Luego, la venganza de una Verdú que bien razonados tiene sus motivos, al atacar
la dulzura, la ingenuidad, y la diversión negada que bien podría haber tenido
Carmencita con sus siete compañeritos, en lugar de sublimar lo que se empeña en
ignorar, entre tantos toros esquivados y olé, olé.
Lo mejor del film, para este
juicio, es su desenlace, un epílogo que funciona como cortometraje autónomo,
entre fenómenos de feria, atracciones bizarras, presentadores gritones, miedos
de cine. Como si toda la película hubiese sido necesaria para llegar a este
momento, feliz (y triste).
Antes, eso sí, la sombra
taurina sobrecoge a Encarna.

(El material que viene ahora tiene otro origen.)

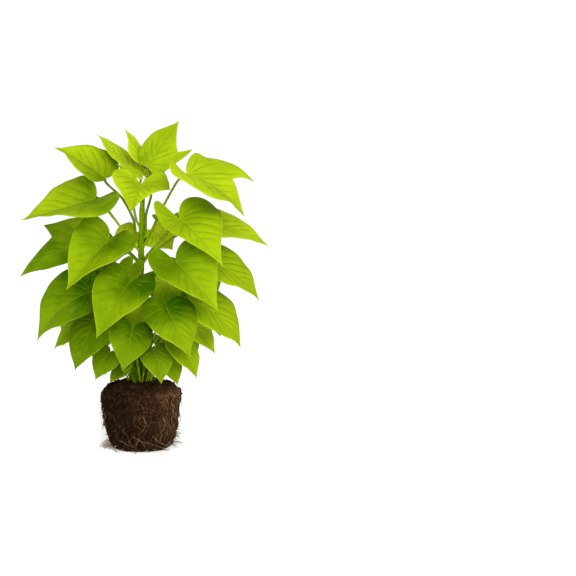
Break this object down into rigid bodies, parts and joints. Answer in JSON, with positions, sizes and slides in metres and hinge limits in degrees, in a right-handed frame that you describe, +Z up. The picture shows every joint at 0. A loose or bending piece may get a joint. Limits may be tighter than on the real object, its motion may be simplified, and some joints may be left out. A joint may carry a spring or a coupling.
{
  "type": "sweet potato vine",
  "caption": "Bushy lime-green sweet potato vine with heart-shaped leaves on thin stalks round one stem, standing on its bare, root-bound ball of soil.",
  "frame": {"origin": "centre of the root ball's flat underside, where the plant stands", "axes": "+Z up along the stem, +X to the right and -Y toward someone who looks at the front"},
  "size_m": [0.3083, 0.2366, 0.4001],
  "materials": {
    "young_leaf": "young leaf, bright yellow-lime, satin",
    "grown_leaf": "full-grown leaf, lime green, satin",
    "shaded_leaf": "shaded leaf, mid green, satin",
    "stem": "green fleshy stem, satin",
    "root_bound_soil": "dark brown soil held by fine tan roots, matt"
  },
  "bodies": {
    "root": {"root_ball": "root_bound_soil", "main_stem": "stem", "crown_leaf_1": "young_leaf", "crown_leaf_2": "young_leaf", "crown_leaf_3": "young_leaf", "crown_leaf_4": "young_leaf", "crown_leaf_5": "young_leaf", "shoulder_leaf_1": "young_leaf", "shoulder_leaf_2": "young_leaf", "shoulder_leaf_3": "young_leaf", "shoulder_leaf_4": "young_leaf", "shoulder_leaf_5": "young_leaf", "middle_leaf_1": "grown_leaf", "middle_leaf_2": "grown_leaf", "middle_leaf_3": "grown_leaf", "middle_leaf_4": "grown_leaf", "middle_leaf_5": "grown_leaf", "middle_leaf_6": "grown_leaf", "middle_leaf_7": "grown_leaf", "middle_leaf_8": "grown_leaf", "skirt_leaf_1": "shaded_leaf", "skirt_leaf_2": "shaded_leaf", "skirt_leaf_3": "shaded_leaf", "skirt_leaf_4": "shaded_leaf", "skirt_leaf_5": "shaded_leaf", "skirt_leaf_6": "shaded_leaf", "skirt_leaf_7": "shaded_leaf", "skirt_leaf_8": "shaded_leaf", "skirt_leaf_9": "shaded_leaf", "skirt_leaf_10": "shaded_leaf", "inner_leaf_1": "shaded_leaf", "inner_leaf_2": "shaded_leaf", "inner_leaf_3": "shaded_leaf", "inner_leaf_4": "shaded_leaf", "inner_leaf_5": "shaded_leaf", "inner_leaf_6": "shaded_leaf", "inner_leaf_7": "shaded_leaf", "inner_leaf_8": "shaded_leaf", "inner_leaf_9": "shaded_leaf", "inner_leaf_10": "shaded_leaf", "inner_leaf_11": "shaded_leaf", "inner_leaf_12": "shaded_leaf", "inner_leaf_13": "shaded_leaf", "inner_leaf_14": "shaded_leaf", "back_leaf_1": "shaded_leaf", "back_leaf_2": "shaded_leaf", "back_leaf_3": "shaded_leaf", "back_leaf_4": "shaded_leaf", "back_leaf_5": "shaded_leaf", "back_leaf_6": "shaded_leaf", "back_leaf_7": "shaded_leaf", "back_leaf_8": "shaded_leaf", "back_leaf_9": "shaded_leaf", "back_leaf_10": "shaded_leaf", "back_leaf_11": "shaded_leaf", "back_leaf_12": "shaded_leaf", "back_leaf_13": "shaded_leaf", "back_leaf_14": "shaded_leaf"}
  },
  "joints": []
}
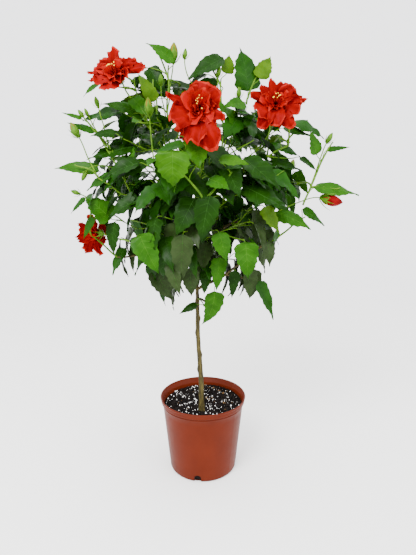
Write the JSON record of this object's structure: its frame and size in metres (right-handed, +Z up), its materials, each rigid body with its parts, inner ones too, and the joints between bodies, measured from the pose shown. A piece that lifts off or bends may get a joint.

A no confundir, es lo que su perfidia hubo de buscar
todo el tiempo, toda la película. Es su celebración final, el sacrificio
personal último, la consumación total, disfrazada de ajuste de cuentas. Todo
depende de dónde se sitúe el ojo de quien mira. El a través de la cerradura.
Por todo eso, por tanta entrega –sin manzana, se sabe, no hay película- Encarna
es mucho más que cualquier Blancanieves.
Blancanieves
España/Bélgica/Francia, 2012
Dirección: Pablo Berger. Guión: Pablo Berger, inspirado en el cuento de los
hermanos Grimm. Fotografía: Kiko de la
Rica. Música: Alfonso de Villalonga. Montaje: Fernando Franco. Reparto: Maribel Verdú, Daniel Giménez Cacho, Ángela Molina,
Sofía Oría, Macarena García, Pere Ponce. Duración: 104 minutos.